At least the wonton skins the local market had are infact proper Chinese skins and not the Hong Kong style. They’re on the small side, but they have the texture I want.

Suggestions welcomed.

Oh how I miss waking up to the sound of your voice….

Posted by DSAFIRE on February 17th, 2007

Back from the Barenaked Ladies concert at the Air Canada Center in Toronto.

Great show, although a number of my favorites didnt make it into the set list. And the crowd was a little lower energy than I like at a concert. They did “Lovers In A Dangerous Time”, so Im a happy fangirl. Ed didnt get his kiss, he tripped twice during One Week. And Kevin is totally sporting the OMGSEXY facial hair.

I’ve got my tee, and the bestest concert buyme EVER…

This is a USB key. With the show we JUST SAW on it in MP3 format. DRM free, because The Ladies believe fen have the right to listen to our music however we want to. For this, amongst a multitude of other reasons, The Ladies doth rock the mostest ever.

Ima go finish squeeing quietly in my corner and petting my USB key now.

Hurry up and wait.

Posted by DSAFIRE on February 8th, 2007

Impatiently waiting to hear back from Immigration.

According to their website, the probably havent even looked at our application package yet, but I’m antsy about it as all hell.

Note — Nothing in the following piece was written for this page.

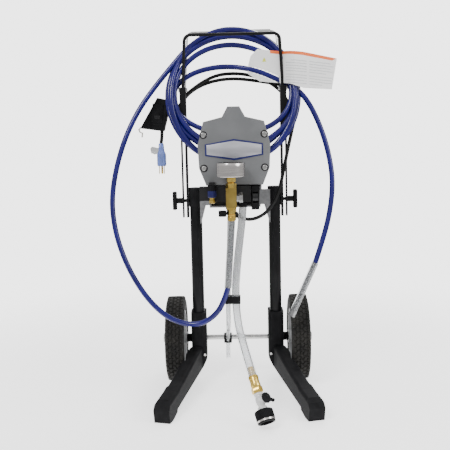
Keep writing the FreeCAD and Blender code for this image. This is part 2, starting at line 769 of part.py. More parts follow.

I’m tired of feeling so helpless, so useless. Im accustomed to being active at managing my reality, to working my ass off, standing on my own two feet, and getting what I damn well want in exchange. All of this sitting around and waiting has been a good break, admittedly, but the inability to go out and DO something when it needs to be done frustrates me in the extreme. I want that back, thankyouverymuch.

Here and now I just feel dependant on everyone around me and that just doesnt sit well. Especially when it turns out that some of the folks we’re depending on arent terribly dependable.

One day all of this waiting will be behind me, and the engine will be unstoppable once again. I will once again have the option of telling people to get lost and be able to take care of my own shit. Oh and on that day I will so have the *list* ready.